— BEGIN DATA PROVIDED —

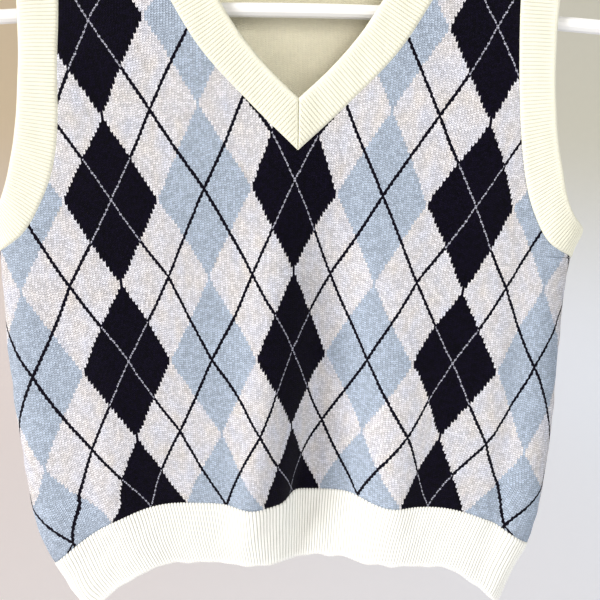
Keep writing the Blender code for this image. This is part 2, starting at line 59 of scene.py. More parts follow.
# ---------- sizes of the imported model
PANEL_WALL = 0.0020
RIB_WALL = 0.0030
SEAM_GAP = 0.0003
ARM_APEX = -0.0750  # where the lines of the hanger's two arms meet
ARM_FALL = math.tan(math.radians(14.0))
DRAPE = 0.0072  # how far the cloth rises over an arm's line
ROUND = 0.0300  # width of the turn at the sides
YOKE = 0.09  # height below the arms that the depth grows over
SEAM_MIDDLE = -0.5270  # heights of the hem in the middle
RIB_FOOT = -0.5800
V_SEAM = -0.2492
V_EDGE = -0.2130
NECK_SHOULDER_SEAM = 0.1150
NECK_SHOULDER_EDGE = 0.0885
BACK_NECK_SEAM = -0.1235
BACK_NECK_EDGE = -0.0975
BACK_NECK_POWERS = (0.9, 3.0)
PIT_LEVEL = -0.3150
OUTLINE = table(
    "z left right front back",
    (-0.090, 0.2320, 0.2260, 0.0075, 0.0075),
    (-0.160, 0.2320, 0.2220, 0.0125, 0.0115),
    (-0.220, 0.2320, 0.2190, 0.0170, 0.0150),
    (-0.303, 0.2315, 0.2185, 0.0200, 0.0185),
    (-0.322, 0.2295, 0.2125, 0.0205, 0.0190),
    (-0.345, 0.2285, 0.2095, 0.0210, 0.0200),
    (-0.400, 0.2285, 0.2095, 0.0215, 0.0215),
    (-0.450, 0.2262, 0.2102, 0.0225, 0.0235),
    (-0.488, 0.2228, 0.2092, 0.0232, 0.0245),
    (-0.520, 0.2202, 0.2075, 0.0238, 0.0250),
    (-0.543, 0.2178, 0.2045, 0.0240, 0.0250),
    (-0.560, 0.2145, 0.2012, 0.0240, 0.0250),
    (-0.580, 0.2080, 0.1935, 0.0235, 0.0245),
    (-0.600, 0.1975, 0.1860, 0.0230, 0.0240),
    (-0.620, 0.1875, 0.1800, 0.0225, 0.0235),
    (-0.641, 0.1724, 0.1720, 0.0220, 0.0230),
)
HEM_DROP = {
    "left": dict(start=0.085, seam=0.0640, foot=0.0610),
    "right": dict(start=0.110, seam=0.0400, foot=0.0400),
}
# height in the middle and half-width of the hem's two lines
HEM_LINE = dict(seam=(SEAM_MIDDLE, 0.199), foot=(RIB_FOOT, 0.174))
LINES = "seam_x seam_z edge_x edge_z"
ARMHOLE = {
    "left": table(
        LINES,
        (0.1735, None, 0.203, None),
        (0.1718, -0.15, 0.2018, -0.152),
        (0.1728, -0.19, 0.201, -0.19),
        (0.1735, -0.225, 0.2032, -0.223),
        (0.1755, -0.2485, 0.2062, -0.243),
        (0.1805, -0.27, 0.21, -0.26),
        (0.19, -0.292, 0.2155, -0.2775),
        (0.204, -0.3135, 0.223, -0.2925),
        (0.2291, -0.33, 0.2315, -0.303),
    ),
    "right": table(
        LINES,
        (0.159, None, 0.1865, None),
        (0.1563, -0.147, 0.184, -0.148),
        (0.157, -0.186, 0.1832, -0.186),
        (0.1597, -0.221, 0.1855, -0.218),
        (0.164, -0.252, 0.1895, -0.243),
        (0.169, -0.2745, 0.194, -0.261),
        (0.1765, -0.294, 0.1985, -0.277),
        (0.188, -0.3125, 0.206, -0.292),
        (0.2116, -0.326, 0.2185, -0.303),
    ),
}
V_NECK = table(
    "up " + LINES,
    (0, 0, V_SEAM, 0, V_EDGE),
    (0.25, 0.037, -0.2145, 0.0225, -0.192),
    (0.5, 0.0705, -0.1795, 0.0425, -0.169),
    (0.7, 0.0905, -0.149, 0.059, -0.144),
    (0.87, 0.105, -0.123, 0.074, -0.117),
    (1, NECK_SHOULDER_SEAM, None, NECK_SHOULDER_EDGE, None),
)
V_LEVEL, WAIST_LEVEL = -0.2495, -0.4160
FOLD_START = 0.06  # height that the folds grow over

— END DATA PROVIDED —

Using the data above, return each line exactly as written.

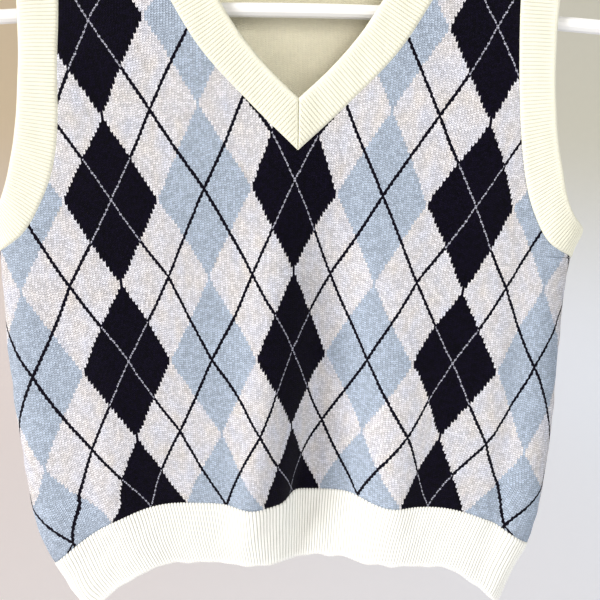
Keep writing the Blender code for this image. This is part 2, starting at line 59 of scene.py. More parts follow.
# ---------- sizes of the imported model
PANEL_WALL = 0.0020
RIB_WALL = 0.0030
SEAM_GAP = 0.0003
ARM_APEX = -0.0750  # where the lines of the hanger's two arms meet
ARM_FALL = math.tan(math.radians(14.0))
DRAPE = 0.0072  # how far the cloth rises over an arm's line
ROUND = 0.0300  # width of the turn at the sides
YOKE = 0.09  # height below the arms that the depth grows over
SEAM_MIDDLE = -0.5270  # heights of the hem in the middle
RIB_FOOT = -0.5800
V_SEAM = -0.2492
V_EDGE = -0.2130
NECK_SHOULDER_SEAM = 0.1150
NECK_SHOULDER_EDGE = 0.0885
BACK_NECK_SEAM = -0.1235
BACK_NECK_EDGE = -0.0975
BACK_NECK_POWERS = (0.9, 3.0)
PIT_LEVEL = -0.3150
OUTLINE = table(
    "z left right front back",
    (-0.090, 0.2320, 0.2260, 0.0075, 0.0075),
    (-0.160, 0.2320, 0.2220, 0.0125, 0.0115),
    (-0.220, 0.2320, 0.2190, 0.0170, 0.0150),
    (-0.303, 0.2315, 0.2185, 0.0200, 0.0185),
    (-0.322, 0.2295, 0.2125, 0.0205, 0.0190),
    (-0.345, 0.2285, 0.2095, 0.0210, 0.0200),
    (-0.400, 0.2285, 0.2095, 0.0215, 0.0215),
    (-0.450, 0.2262, 0.2102, 0.0225, 0.0235),
    (-0.488, 0.2228, 0.2092, 0.0232, 0.0245),
    (-0.520, 0.2202, 0.2075, 0.0238, 0.0250),
    (-0.543, 0.2178, 0.2045, 0.0240, 0.0250),
    (-0.560, 0.2145, 0.2012, 0.0240, 0.0250),
    (-0.580, 0.2080, 0.1935, 0.0235, 0.0245),
    (-0.600, 0.1975, 0.1860, 0.0230, 0.0240),
    (-0.620, 0.1875, 0.1800, 0.0225, 0.0235),
    (-0.641, 0.1724, 0.1720, 0.0220, 0.0230),
)
HEM_DROP = {
    "left": dict(start=0.085, seam=0.0640, foot=0.0610),
    "right": dict(start=0.110, seam=0.0400, foot=0.0400),
}
# height in the middle and half-width of the hem's two lines
HEM_LINE = dict(seam=(SEAM_MIDDLE, 0.199), foot=(RIB_FOOT, 0.174))
LINES = "seam_x seam_z edge_x edge_z"
ARMHOLE = {
    "left": table(
        LINES,
        (0.1735, None, 0.203, None),
        (0.1718, -0.15, 0.2018, -0.152),
        (0.1728, -0.19, 0.201, -0.19),
        (0.1735, -0.225, 0.2032, -0.223),
        (0.1755, -0.2485, 0.2062, -0.243),
        (0.1805, -0.27, 0.21, -0.26),
        (0.19, -0.292, 0.2155, -0.2775),
        (0.204, -0.3135, 0.223, -0.2925),
        (0.2291, -0.33, 0.2315, -0.303),
    ),
    "right": table(
        LINES,
        (0.159, None, 0.1865, None),
        (0.1563, -0.147, 0.184, -0.148),
        (0.157, -0.186, 0.1832, -0.186),
        (0.1597, -0.221, 0.1855, -0.218),
        (0.164, -0.252, 0.1895, -0.243),
        (0.169, -0.2745, 0.194, -0.261),
        (0.1765, -0.294, 0.1985, -0.277),
        (0.188, -0.3125, 0.206, -0.292),
        (0.2116, -0.326, 0.2185, -0.303),
    ),
}
V_NECK = table(
    "up " + LINES,
    (0, 0, V_SEAM, 0, V_EDGE),
    (0.25, 0.037, -0.2145, 0.0225, -0.192),
    (0.5, 0.0705, -0.1795, 0.0425, -0.169),
    (0.7, 0.0905, -0.149, 0.059, -0.144),
    (0.87, 0.105, -0.123, 0.074, -0.117),
    (1, NECK_SHOULDER_SEAM, None, NECK_SHOULDER_EDGE, None),
)
V_LEVEL, WAIST_LEVEL = -0.2495, -0.4160
FOLD_START = 0.06  # height that the folds grow over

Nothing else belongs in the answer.